Some facts: Betty follows a group of teenage female skateboarders in New York as they, to quote various press materials, “navigate the male-dominated world of New York skateboarding.” And it is about that. Kind of. There are lots of cutaways to skateboard tricks and most of the action takes place in skate parks or on the way to or from a skate park. It’s mostly about friendship and growing up, though. There are large chunks of the show that just feature the characters talking about whatever they want, in a way that does nothing to advance any specific plot but builds out the show’s world to make it feel lived-in and real. Sometimes life is about stuff happening. Most of the time life is what you do between stuff happening. Betty gets that and makes it compelling. It’s a cool trick.

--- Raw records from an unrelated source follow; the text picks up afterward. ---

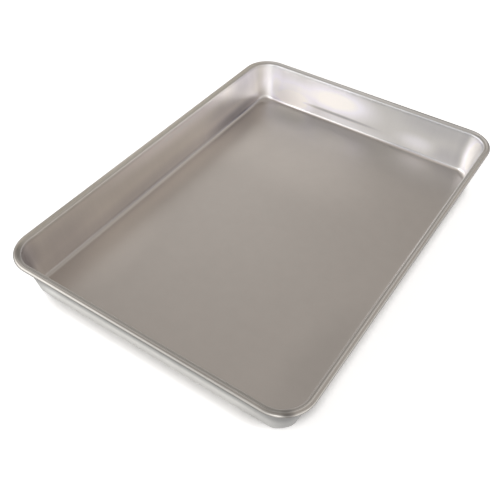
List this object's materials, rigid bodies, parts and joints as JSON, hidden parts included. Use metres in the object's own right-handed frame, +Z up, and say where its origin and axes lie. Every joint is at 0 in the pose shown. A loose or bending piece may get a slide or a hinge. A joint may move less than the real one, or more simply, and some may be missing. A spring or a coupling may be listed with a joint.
{
  "type": "sheet cake pan",
  "caption": "Shallow rectangular aluminium baking pan with drafted walls, rounded corners and a rolled rim over a steel hoop.",
  "frame": {"origin": "middle of the underside, on the surface that the pan stands on", "axes": "+X along the short side, +Y along the long side, +Z up out of the open top"},
  "size_m": [0.3314, 0.4584, 0.0508],
  "materials": {
    "pan_sheet": "uncoated pressed aluminium: matte grey floor, streaked drawn walls, bright rolled rim",
    "rim_hoop": "galvanised steel wire, dull grey"
  },
  "bodies": {
    "root": {"pan_body": "pan_sheet", "rim_wire": "rim_hoop"}
  },
  "joints": []
}
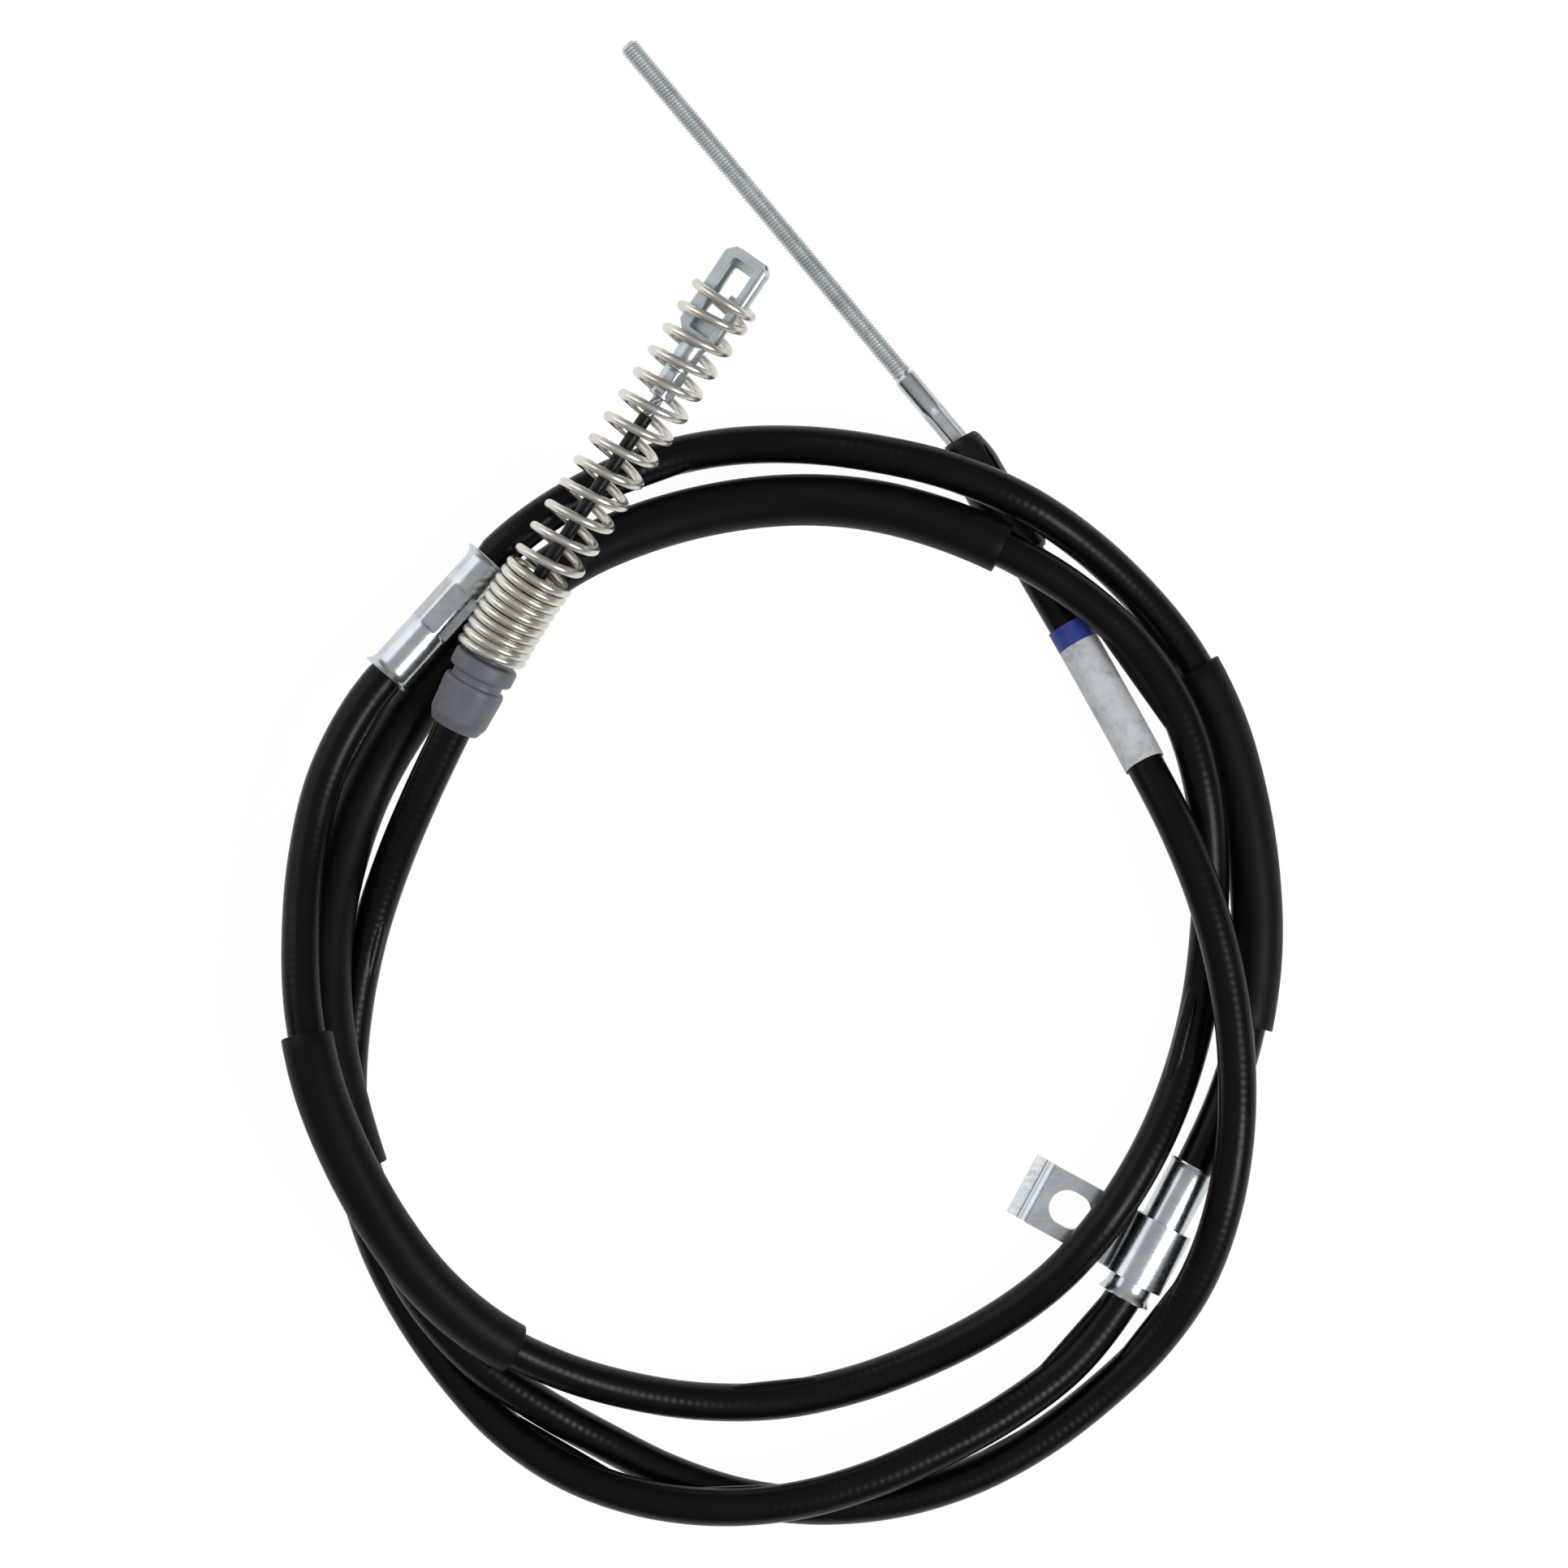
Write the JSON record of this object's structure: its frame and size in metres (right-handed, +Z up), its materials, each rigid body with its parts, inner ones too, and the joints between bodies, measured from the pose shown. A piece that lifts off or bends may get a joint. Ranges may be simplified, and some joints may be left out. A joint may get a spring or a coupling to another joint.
{
  "type": "parking brake cable",
  "caption": "Coiled parking brake cable: black sheathed rope with sleeves, clamp bracket, crimped ferrule, M6 threaded stud, and a return spring with a sheet-metal eye.",
  "frame": {"origin": "centre of the bounding box on the plane that the coil lies on", "axes": "+Z up from the plane the coil lies on; +Y towards the tip of the threaded stud; +X towards the side with the clamp bracket"},
  "size_m": [0.2877, 0.4302, 0.054],
  "materials": {
    "conduit_pvc": "satin black PVC cover",
    "sleeve_pvc": "matt black PVC tube",
    "cap_plastic": "satin moulded black nylon",
    "seat_plastic": "satin moulded grey nylon",
    "label_film": "silver-white film with a blue band",
    "zinc_steel": "bright zinc plate",
    "eye_steel": "bluish zinc plate",
    "spring_steel": "plated spring wire",
    "rope_steel": "galvanised stranded rope",
    "rope_coating": "smooth black polymer coating on the rope"
  },
  "bodies": {
    "casing": {"conduit": "conduit_pvc", "core_cable": "rope_steel", "sleeve_right": "sleeve_pvc", "sleeve_left": "sleeve_pvc", "sleeve_inner": "sleeve_pvc", "identification_label": "label_film", "crimp_ferrule": "zinc_steel", "bracket_tube": "zinc_steel", "clamp_bracket": "zinc_steel", "end_cap": "cap_plastic", "spring_seat": "seat_plastic", "return_spring": "spring_steel"},
    "stud_end": {"threaded_stud": "zinc_steel", "stud_cable": "rope_steel"},
    "eye_end": {"cable_eye": "eye_steel", "eye_cable": "rope_steel", "eye_cable_coating": "rope_coating"}
  },
  "joints": [
    {"name": "stud_pull", "type": "slide", "parent": "casing", "child": "stud_end", "axis": [-0.6404, 0.7681, 0], "range_m": [0, 0.018]},
    {"name": "eye_draw", "type": "slide", "parent": "casing", "child": "eye_end", "axis": [-0.5582, -0.8204, -0.1239], "range_m": [0, 0.018]}
  ],
  "couplings": [
    {"joint": "eye_draw", "follows": "stud_pull", "ratio": 1}
  ]
}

That’s not to say nothing happens on the show. Plenty of stuff happens, and is still happening. One of the characters, Janay (Dede Lovelace), is dealing with a male friend who was accused of unwanted sexual advances at a party. Another, Honeybear (Moonbear), has very conservative parents who don’t get just about any of her skater/artist deal. Another, Camille (Rachelle Vinberg), is new to the group and super-talented and stuck between the male skaters she admires and the females who support her. Another, Indigo (Ajani Russell), is a child of massive privilege who prefers to hang with the skaters and sell weed pens for a goofball drug dealer named Farouk who calls everyone — male, female, presumably dogs and cats — “buddy.” Everyone has something going on, but it’s rarely been the heavy focus of any episode. It’s just who they are, and they bring it with them wherever they go.

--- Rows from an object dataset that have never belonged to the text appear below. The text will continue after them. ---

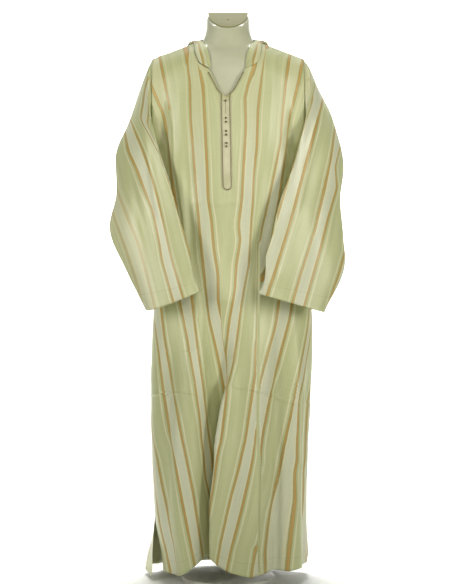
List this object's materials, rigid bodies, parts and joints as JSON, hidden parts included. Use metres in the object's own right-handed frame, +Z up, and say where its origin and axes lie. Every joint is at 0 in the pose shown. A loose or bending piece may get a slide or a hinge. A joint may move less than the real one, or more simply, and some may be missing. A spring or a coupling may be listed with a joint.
{
  "type": "djellaba robe on a dress form",
  "caption": "Long hooded robe of striped satin with wide sleeves, a braided V neck and placket, hanging on a limbless dress form on a round stand.",
  "frame": {"origin": "centre of the stand's round base, on its underside", "axes": "+Z is up, -Y is the way the garment faces, and +X is towards the wearer's left arm"},
  "size_m": [0.5922, 0.3403, 1.4516],
  "materials": {
    "satin": "woven satin stripes in pale green, cream and dull gold",
    "braid": "dark olive brown braid and knotted cord",
    "form": "smooth moulded ivory plastic",
    "stand": "ivory powder coat on steel"
  },
  "bodies": {
    "root": {"front": "satin", "back": "satin", "sleeve_left": "satin", "sleeve_right": "satin", "hood": "satin", "placket": "satin", "braid_left": "braid", "braid_right": "braid", "knot_1": "braid", "knot_2": "braid", "knot_3": "braid", "knot_4": "braid", "knot_5": "braid", "knot_6": "braid", "knot_7": "braid", "form": "form", "neck_cap": "form", "pole": "stand", "base": "stand"}
  },
  "joints": []
}
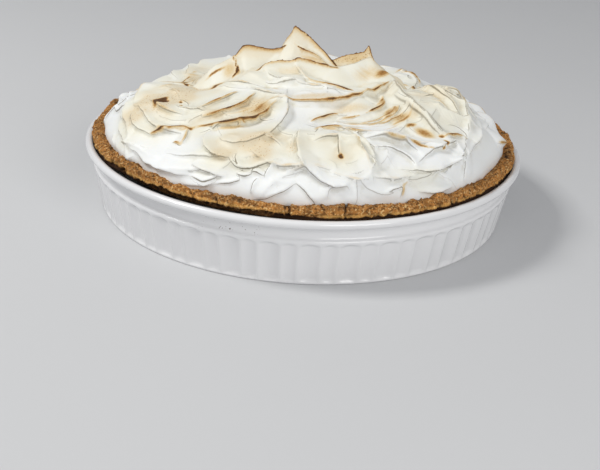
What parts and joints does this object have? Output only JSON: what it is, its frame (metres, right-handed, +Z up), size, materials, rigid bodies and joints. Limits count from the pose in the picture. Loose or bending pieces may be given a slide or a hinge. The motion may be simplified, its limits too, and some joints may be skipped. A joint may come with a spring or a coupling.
{
  "type": "lemon meringue pie",
  "caption": "Whole round pie in a fluted dish: a low crumb crust filled to the rim, under a high swirled meringue with browned ridges.",
  "frame": {"origin": "centre of the dish's foot, on the surface that it stands on", "axes": "+Z up; -Y is the front of the pie, which the picture shows; +X to its right"},
  "size_m": [0.2538, 0.2538, 0.1062],
  "materials": {
    "dish_glaze": "plain white glazed stoneware, glossy",
    "baked_crust": "rough baked crumb crust, matte, mid brown",
    "toasted_meringue": "soft white meringue with cream, tan and brown toasted ridges, satin"
  },
  "bodies": {
    "root": {"dish": "dish_glaze", "crust": "baked_crust", "meringue": "toasted_meringue"}
  },
  "joints": []
}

This brings us to Kirt, played by Nina Moran. Kirt is the best. She’s a stoner in baggy shorts and a backward hat who carries herself with the same energy as The Dude from The Big Lebowski if The Dude were a queer teen New York skateboarder. Most of the time. Sometimes she heaves a skateboard through a window in a misplaced attempt to support her friends. Sometimes she’ll break off a hookup right in the middle to go look for a popsicle. She calls everyone “bro” or “dude” regardless of gender or age and, yes, I would watch an entire episode where she and Farouk go on a road trip — Farouk drives a clunker van, although I feel like you probably knew that already, just by filling in the blanks — where they get lost and have entire hour-long conversations consisting of only the words “dude” and “buddy.”

HBO
HBO
HBO
HBO

Here’s the wildest part, or at least the wildest part for people who don’t know the story behind Skate Kitchen: none of the show’s core five skaters are actors. They weren’t actors, at least, not until all this got going. They were legit skateboard kids who Moselle ran into on a train and became fascinated by. It probably contributes a great deal to the very natural feel of the show. A lot of times, shows about teenagers suffer from a Theater Kid vibe that is always lurking a few inches below the surface. There’s too much polish, too much training for anything to feel fully authentic. This is not meant to imply that Betty is amateur hour. Lovelace especially has a serious arc to carry and is doing it well. There’s something to be said for pointing a camera at people with natural charisma and letting them do their thing. Betty is more professional than that, but not much. I mean this in a very good way, I swear. It’s loose and relaxed to a degree that matches its tone perfectly. Like I said earlier: unlike any other show on television.

The result of it all has been a fun late-spring watch, in large part because, again, it’s just very cool. The characters are cool, the stuff they’re doing is cool, the real-like skaters playing them are cooler than you’ll ever be. Hell, even the time slot is cool: Friday at 11 p.m., like it has no interest in shoving itself in your face, like it’s perfectly happy to sit back and let you find it if you happen to be in the right place at the right time.

It’s one of my favorite things about television in 2020, stumbling into a show like this that catches you off-guard. I had no reason to expect the show to be bad, but it is a little surprising — and more than a little fun — that I, a dude in his 30s who grew up in the suburbs and never mounted a skateboard, is now this invested in a show about female skateboard teens in the big city. There’s a lot of stuff out there that can open your world up a little if you seek it out. That’s cool. Television is cool. Betty is really, really cool.

I could use fewer shots of people eating ice cream together on a sidewalk, though. That’s still torture, only because it might be the closest any of us actually gets to having a summer this year. But it’s, like, good torture. If you work for HBO and need a pull quote for the show to put in commercials or on a billboard, there you go. Here to help.